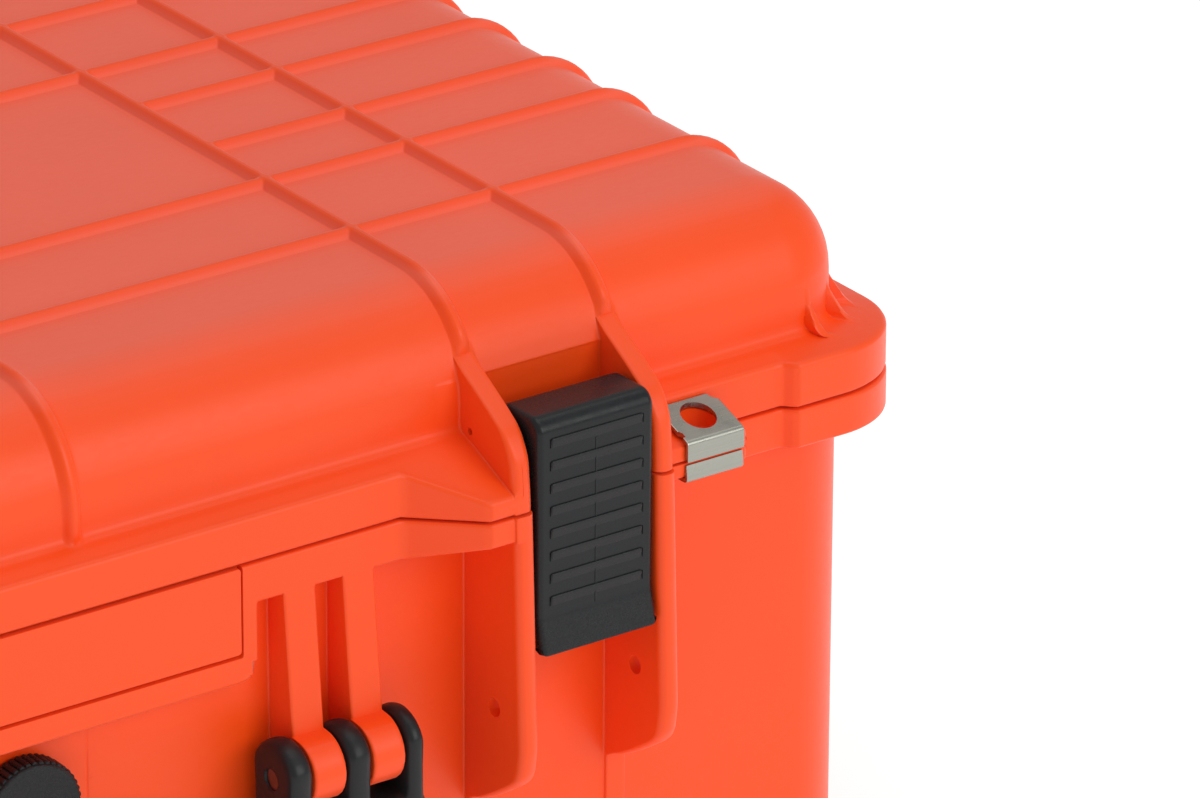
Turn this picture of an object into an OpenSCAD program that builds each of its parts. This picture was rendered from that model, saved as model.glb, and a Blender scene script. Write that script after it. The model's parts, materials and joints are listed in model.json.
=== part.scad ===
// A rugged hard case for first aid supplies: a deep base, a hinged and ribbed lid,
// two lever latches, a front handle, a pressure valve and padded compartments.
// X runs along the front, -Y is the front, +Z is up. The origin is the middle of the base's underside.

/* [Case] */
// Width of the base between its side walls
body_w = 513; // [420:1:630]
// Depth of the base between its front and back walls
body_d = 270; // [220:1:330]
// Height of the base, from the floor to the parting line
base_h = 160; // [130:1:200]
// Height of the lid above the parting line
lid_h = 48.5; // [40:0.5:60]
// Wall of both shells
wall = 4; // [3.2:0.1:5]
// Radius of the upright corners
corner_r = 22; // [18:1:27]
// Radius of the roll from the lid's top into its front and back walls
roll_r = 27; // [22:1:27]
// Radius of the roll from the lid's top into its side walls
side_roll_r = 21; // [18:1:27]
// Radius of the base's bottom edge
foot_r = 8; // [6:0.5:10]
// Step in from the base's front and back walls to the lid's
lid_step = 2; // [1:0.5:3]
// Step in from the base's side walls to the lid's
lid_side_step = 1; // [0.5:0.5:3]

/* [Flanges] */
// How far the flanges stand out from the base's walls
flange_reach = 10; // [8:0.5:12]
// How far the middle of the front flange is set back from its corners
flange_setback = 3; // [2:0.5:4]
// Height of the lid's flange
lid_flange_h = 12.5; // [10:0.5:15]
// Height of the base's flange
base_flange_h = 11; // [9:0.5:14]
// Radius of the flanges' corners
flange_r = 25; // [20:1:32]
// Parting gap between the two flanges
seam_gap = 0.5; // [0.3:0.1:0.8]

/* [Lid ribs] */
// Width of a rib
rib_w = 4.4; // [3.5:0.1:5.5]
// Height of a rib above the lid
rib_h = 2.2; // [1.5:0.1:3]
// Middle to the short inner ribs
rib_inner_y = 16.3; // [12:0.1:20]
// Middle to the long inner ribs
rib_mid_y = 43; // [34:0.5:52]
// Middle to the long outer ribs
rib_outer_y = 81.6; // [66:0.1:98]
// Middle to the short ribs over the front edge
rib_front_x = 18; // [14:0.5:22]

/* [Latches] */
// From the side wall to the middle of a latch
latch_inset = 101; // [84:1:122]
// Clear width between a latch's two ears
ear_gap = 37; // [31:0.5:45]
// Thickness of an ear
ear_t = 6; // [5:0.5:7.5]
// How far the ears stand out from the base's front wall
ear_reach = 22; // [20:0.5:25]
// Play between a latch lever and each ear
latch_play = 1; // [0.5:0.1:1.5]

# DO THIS
Copy every line of the material, please, keeping it exactly the same.

# RESPONSE
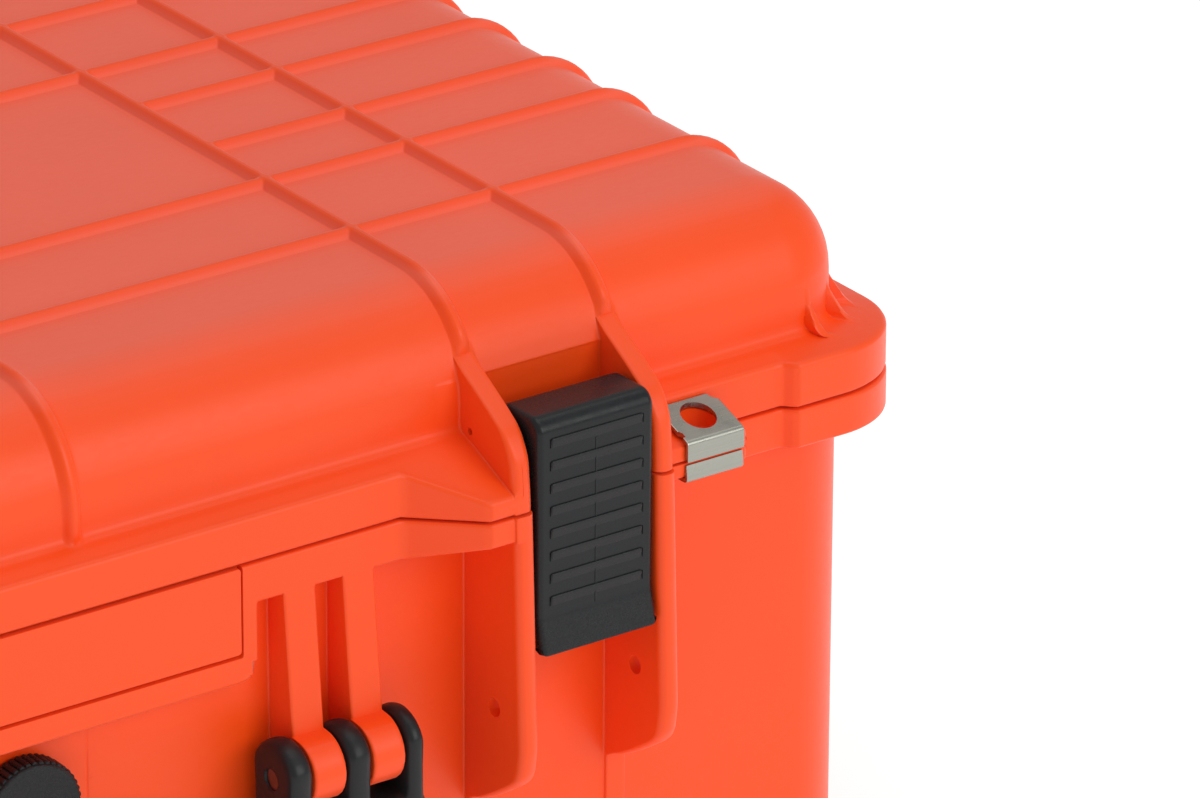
Turn this picture of an object into an OpenSCAD program that builds each of its parts. This picture was rendered from that model, saved as model.glb, and a Blender scene script. Write that script after it. The model's parts, materials and joints are listed in model.json.
=== part.scad ===
// A rugged hard case for first aid supplies: a deep base, a hinged and ribbed lid,
// two lever latches, a front handle, a pressure valve and padded compartments.
// X runs along the front, -Y is the front, +Z is up. The origin is the middle of the base's underside.

/* [Case] */
// Width of the base between its side walls
body_w = 513; // [420:1:630]
// Depth of the base between its front and back walls
body_d = 270; // [220:1:330]
// Height of the base, from the floor to the parting line
base_h = 160; // [130:1:200]
// Height of the lid above the parting line
lid_h = 48.5; // [40:0.5:60]
// Wall of both shells
wall = 4; // [3.2:0.1:5]
// Radius of the upright corners
corner_r = 22; // [18:1:27]
// Radius of the roll from the lid's top into its front and back walls
roll_r = 27; // [22:1:27]
// Radius of the roll from the lid's top into its side walls
side_roll_r = 21; // [18:1:27]
// Radius of the base's bottom edge
foot_r = 8; // [6:0.5:10]
// Step in from the base's front and back walls to the lid's
lid_step = 2; // [1:0.5:3]
// Step in from the base's side walls to the lid's
lid_side_step = 1; // [0.5:0.5:3]

/* [Flanges] */
// How far the flanges stand out from the base's walls
flange_reach = 10; // [8:0.5:12]
// How far the middle of the front flange is set back from its corners
flange_setback = 3; // [2:0.5:4]
// Height of the lid's flange
lid_flange_h = 12.5; // [10:0.5:15]
// Height of the base's flange
base_flange_h = 11; // [9:0.5:14]
// Radius of the flanges' corners
flange_r = 25; // [20:1:32]
// Parting gap between the two flanges
seam_gap = 0.5; // [0.3:0.1:0.8]

/* [Lid ribs] */
// Width of a rib
rib_w = 4.4; // [3.5:0.1:5.5]
// Height of a rib above the lid
rib_h = 2.2; // [1.5:0.1:3]
// Middle to the short inner ribs
rib_inner_y = 16.3; // [12:0.1:20]
// Middle to the long inner ribs
rib_mid_y = 43; // [34:0.5:52]
// Middle to the long outer ribs
rib_outer_y = 81.6; // [66:0.1:98]
// Middle to the short ribs over the front edge
rib_front_x = 18; // [14:0.5:22]

/* [Latches] */
// From the side wall to the middle of a latch
latch_inset = 101; // [84:1:122]
// Clear width between a latch's two ears
ear_gap = 37; // [31:0.5:45]
// Thickness of an ear
ear_t = 6; // [5:0.5:7.5]
// How far the ears stand out from the base's front wall
ear_reach = 22; // [20:0.5:25]
// Play between a latch lever and each ear
latch_play = 1; // [0.5:0.1:1.5]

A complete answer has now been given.